The impact of these problems “will be devastating and could translate into social and political dislocation”, Ryder insisted.
Global supply chain disruption has also been made worse by the war in Ukraine, the ILO chief continued, noting that the full impact of the Russian invasion is unlikely to come into focus for many months yet – although the conflict is already affecting labour markets in Ukraine and beyond.
“To a great extent this nascent labour market recovery has stalled, or gone into reverse,” Ryder told journalists in Geneva.
“In some, the recovery is in trouble. For example, in the last quarter of 2021 we saw significant gains in the number of hours worked globally. But in the first quarter of 2022, the number of hours fell again; it fell significantly.”
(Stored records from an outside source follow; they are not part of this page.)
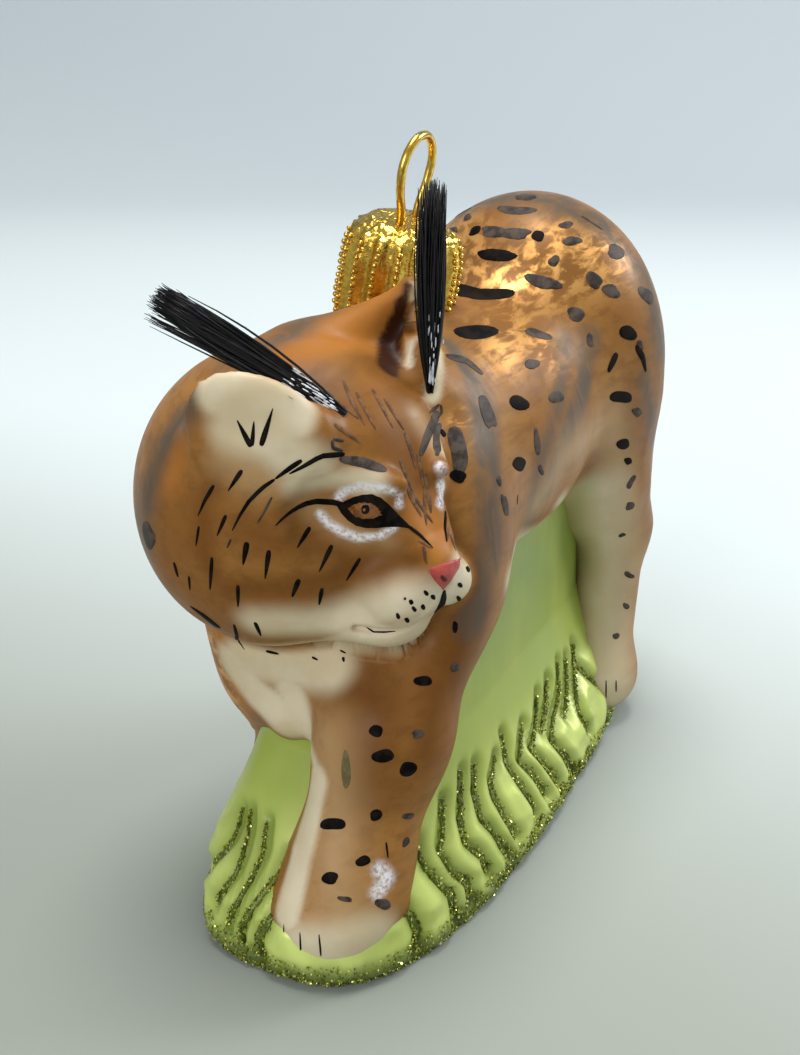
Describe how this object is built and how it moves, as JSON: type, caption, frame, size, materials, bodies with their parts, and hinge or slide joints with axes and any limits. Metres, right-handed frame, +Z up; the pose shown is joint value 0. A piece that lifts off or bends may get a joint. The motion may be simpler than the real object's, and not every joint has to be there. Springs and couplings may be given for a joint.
{
  "type": "glass lynx ornament",
  "caption": "Mould-blown glass lynx walking on a moulded grass base with its head turned, bristle ear tufts, and a crimped metal cap with a wire hanging loop.",
  "frame": {"origin": "centre of the base's flat underside, on the surface it stands on", "axes": "+Z up, -Y towards the lynx's front, +X towards the lynx's left"},
  "size_m": [0.0437, 0.0944, 0.0865],
  "materials": {
    "painted_fur": "satin orange-brown paint over silvered glass, with dark spots",
    "painted_cream": "satin cream and white paint",
    "painted_mark": "hand-painted black and dark brown strokes",
    "painted_eye": "glossy amber paint",
    "painted_nose": "pink-red paint",
    "green_glaze": "pearly green paint over silvered glass",
    "green_glitter": "dark green and olive glitter in clear glue",
    "gold_metal": "bright gold-coloured crimped metal",
    "black_bristle": "stiff black bristle",
    "white_glue": "dried white glue and brushed white paint"
  },
  "bodies": {
    "root": {"torso": "painted_fur", "neck": "painted_fur", "head": "painted_fur", "ear_left": "painted_fur", "ear_right": "painted_fur", "leg_front_left": "painted_fur", "leg_front_right": "painted_fur", "leg_hind_left": "painted_fur", "leg_hind_right": "painted_fur", "tail": "painted_fur", "grass_base": "green_glaze", "cap": "gold_metal", "hanger": "gold_metal", "tuft_left": "black_bristle", "tuft_right": "black_bristle"}
  },
  "joints": []
}
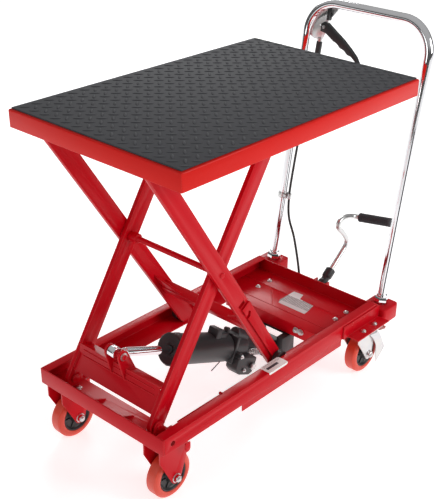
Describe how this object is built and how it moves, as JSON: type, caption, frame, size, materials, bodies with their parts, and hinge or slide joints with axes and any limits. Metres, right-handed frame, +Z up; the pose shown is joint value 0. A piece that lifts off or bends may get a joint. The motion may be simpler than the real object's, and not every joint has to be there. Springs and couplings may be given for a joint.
{
  "type": "scissor lift table",
  "caption": "Hydraulic scissor lift table on casters: flat platform with rubber mat, paired scissor legs, foot pump, release lever and U-shaped push handle.",
  "frame": {"origin": "on the floor, under the middle of the platform", "axes": "+Z up, +X towards the push handle, +Y to the right of someone pushing the handle towards -X"},
  "size_m": [0.874, 0.45, 0.8098],
  "materials": {
    "red_paint": "gloss powder coat",
    "black_rubber": "matte, ribbed",
    "chrome": "polished",
    "zinc_plate": "bright zinc plate",
    "black_casting": "satin black",
    "black_plastic": "satin",
    "red_polyurethane": "satin",
    "brake_tab_red": "satin"
  },
  "bodies": {
    "base": {"front_channel": "red_paint", "side_rail_left": "red_paint", "side_rail_right": "red_paint", "deck_tray": "red_paint", "rear_channel": "red_paint", "caster_bracket_left": "red_paint", "caster_bracket_right": "red_paint", "handle_socket_left": "red_paint", "handle_socket_right": "red_paint", "base_hinge_left": "red_paint", "base_hinge_right": "red_paint", "front_fork_left": "red_paint", "front_fork_right": "red_paint", "swivel_plate_left": "zinc_plate", "swivel_plate_right": "zinc_plate", "pump_mount": "black_casting", "push_handle": "chrome", "handle_nut_left": "chrome", "handle_nut_right": "chrome", "lever_bracket": "zinc_plate", "release_cable": "black_plastic", "cable_clip": "zinc_plate"},
    "inner_legs": {"inner_leg_left": "red_paint", "inner_leg_right": "red_paint", "inner_cross_plate": "red_paint"},
    "outer_legs": {"outer_leg_left": "red_paint", "outer_leg_right": "red_paint", "outer_cross_tie": "red_paint", "centre_rod": "red_paint"},
    "platform": {"platform_pan": "red_paint", "rubber_mat": "black_rubber", "top_hinge_left": "red_paint", "top_hinge_right": "red_paint", "top_track_left": "red_paint", "top_track_right": "red_paint"},
    "lower_roller_left_body": {"lower_roller_left": "black_plastic"},
    "lower_roller_right_body": {"lower_roller_right": "black_plastic"},
    "upper_roller_left_body": {"upper_roller_left": "black_plastic"},
    "upper_roller_right_body": {"upper_roller_right": "black_plastic"},
    "safety_bar_body": {"safety_bar": "red_paint"},
    "ram": {"ram_rod": "chrome"},
    "cylinder": {"reservoir": "black_casting", "pump_head": "black_casting", "valve_plug": "black_casting"},
    "pedal": {"pedal_socket": "black_casting", "pedal_rod": "zinc_plate", "pedal_grip": "black_rubber"},
    "lever": {"release_lever": "black_plastic"},
    "front_left_wheel": {"front_wheel_left_tread": "red_polyurethane", "front_wheel_left_hub": "black_plastic"},
    "front_right_wheel": {"front_wheel_right_tread": "red_polyurethane", "front_wheel_right_hub": "black_plastic"},
    "rear_left_fork": {"rear_fork_left": "zinc_plate"},
    "rear_right_fork": {"rear_fork_right": "zinc_plate"},
    "rear_left_wheel": {"rear_wheel_left_tread": "red_polyurethane", "rear_wheel_left_hub": "black_plastic"},
    "rear_right_wheel": {"rear_wheel_right_tread": "red_polyurethane", "rear_wheel_right_hub": "black_plastic"},
    "rear_left_brake": {"brake_tab_left": "brake_tab_red"},
    "rear_right_brake": {"brake_tab_right": "brake_tab_red"}
  },
  "joints": [
    {"name": "lift", "type": "hinge", "parent": "base", "child": "inner_legs", "pos_m": [-0.327, 0, 0.1605], "axis": [0, -1, 0], "range_deg": [-52.5, 0]},
    {"name": "scissor", "type": "hinge", "parent": "inner_legs", "child": "outer_legs", "pos_m": [-0.15511, 0, 0.42825], "axis": [0, -1, 0], "range_deg": [0, 106]},
    {"name": "platform_hinge", "type": "hinge", "parent": "outer_legs", "child": "platform", "pos_m": [-0.327, 0, 0.696], "axis": [0, -1, 0], "range_deg": [-53.5, 1]},
    {"name": "lower_roller_left_spin", "type": "hinge", "parent": "outer_legs", "child": "lower_roller_left_body", "pos_m": [0.01679, -0.1502, 0.1605], "axis": [0, 1, 0], "continuous": true},
    {"name": "lower_roller_right_spin", "type": "hinge", "parent": "outer_legs", "child": "lower_roller_right_body", "pos_m": [0.01679, 0.1502, 0.1605], "axis": [0, 1, 0], "continuous": true},
    {"name": "upper_roller_left_spin", "type": "hinge", "parent": "inner_legs", "child": "upper_roller_left_body", "pos_m": [0.01679, -0.135, 0.696], "axis": [0, 1, 0], "continuous": true},
    {"name": "upper_roller_right_spin", "type": "hinge", "parent": "inner_legs", "child": "upper_roller_right_body", "pos_m": [0.01679, 0.135, 0.696], "axis": [0, 1, 0], "continuous": true},
    {"name": "safety_bar_swing", "type": "hinge", "parent": "outer_legs", "child": "safety_bar_body", "pos_m": [0.01679, -0.1405, 0.1605], "axis": [0, -1, 0], "range_deg": [0, 57.3]},
    {"name": "ram_hinge", "type": "hinge", "parent": "inner_legs", "child": "ram", "pos_m": [-0.314, 0, 0.268], "axis": [0, -1, 0], "range_deg": [0, 56.09]},
    {"name": "ram_stroke", "type": "slide", "parent": "ram", "child": "cylinder", "axis": [0.9207, 0, -0.3902], "range_m": [-0.0949, 0]},
    {"name": "pedal_press", "type": "hinge", "parent": "base", "child": "pedal", "pos_m": [0.362, 0, 0.143], "axis": [0, 1, 0], "range_deg": [0, 30], "stiffness_Nm_per_rad": 4, "springref_deg": -20.05},
    {"name": "lever_squeeze", "type": "hinge", "parent": "base", "child": "lever", "pos_m": [0.47863, 0.116, 0.74467], "axis": [-0.986, 0, 0.1668], "range_deg": [0, 18], "stiffness_Nm_per_rad": 0.4, "springref_deg": -20.05},
    {"name": "front_left_spin", "type": "hinge", "parent": "base", "child": "front_left_wheel", "pos_m": [-0.318, -0.145, 0.05], "axis": [0, 1, 0], "continuous": true},
    {"name": "front_right_spin", "type": "hinge", "parent": "base", "child": "front_right_wheel", "pos_m": [-0.318, 0.145, 0.05], "axis": [0, 1, 0], "continuous": true},
    {"name": "rear_left_swivel", "type": "hinge", "parent": "base", "child": "rear_left_fork", "pos_m": [0.29, -0.1656, 0.1367], "axis": [0, 0, 1], "continuous": true},
    {"name": "rear_left_spin", "type": "hinge", "parent": "rear_left_fork", "child": "rear_left_wheel", "pos_m": [0.3127, -0.1656, 0.05], "axis": [0, 1, 0], "continuous": true},
    {"name": "rear_left_brake", "type": "hinge", "parent": "rear_left_fork", "child": "rear_left_brake", "pos_m": [0.335, -0.1656, 0.1065], "axis": [0, 1, 0], "range_deg": [0, 7]},
    {"name": "rear_right_swivel", "type": "hinge", "parent": "base", "child": "rear_right_fork", "pos_m": [0.29, 0.1656, 0.1367], "axis": [0, 0, 1], "continuous": true},
    {"name": "rear_right_spin", "type": "hinge", "parent": "rear_right_fork", "child": "rear_right_wheel", "pos_m": [0.3127, 0.1656, 0.05], "axis": [0, 1, 0], "continuous": true},
    {"name": "rear_right_brake", "type": "hinge", "parent": "rear_right_fork", "child": "rear_right_brake", "pos_m": [0.335, 0.1656, 0.1065], "axis": [0, 1, 0], "range_deg": [0, 7]}
  ],
  "couplings": [
    {"joint": "scissor", "follows": "lift", "ratio": -2},
    {"joint": "platform_hinge", "follows": "lift", "ratio": 1},
    {"joint": "ram_hinge", "follows": "lift", "ratio": -1.0493},
    {"joint": "ram_stroke", "follows": "lift", "m_per_rad": 0.10247}
  ]
}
According to ILO, there are 112 million fewer full-time jobs today than there were before the pandemic.
Less industrialised economies suffered setbacks in the first quarter of the year with available fulltime jobs down between 3.6 and 5.7 per cent, compared to pre-crisis levels.
“These diverging trends are likely to worsen in the second quarter of 2022,” ILO said, noting that some developing countries were being held back by tough fiscal rules and high debt repayment requirements that the UN Secretary-General has insisted need reforming for an equitable global recovery.
Other key findings from the UN labour agency underscored that many workers are still suffering the impact of the coronavirus pandemic, more than two years after it started.
ILO’s Monitor on the World of Work also found that for the majority, incomes have not yet recovered, and in 2021, three in five workers lived in countries where their pay remained below what they earned in the last quarter of 2019.
Women have also been the hardest-hit by the pandemic — especially in low and middle-income countries — the UN agency added, pointing to a 0.7 per cent increase in the number of hours worked by men compared to women, in the first quarter of 2022, measured against hours worked before the global health emergency.
Poor households and small businesses in the informal economy are also “badly hurting” because of the fallout of COVID-19 and the increase in food and commodity prices, that have been caused by disruptions in production and trade exacerbated by the Ukraine crisis, the ILO Monitor explained.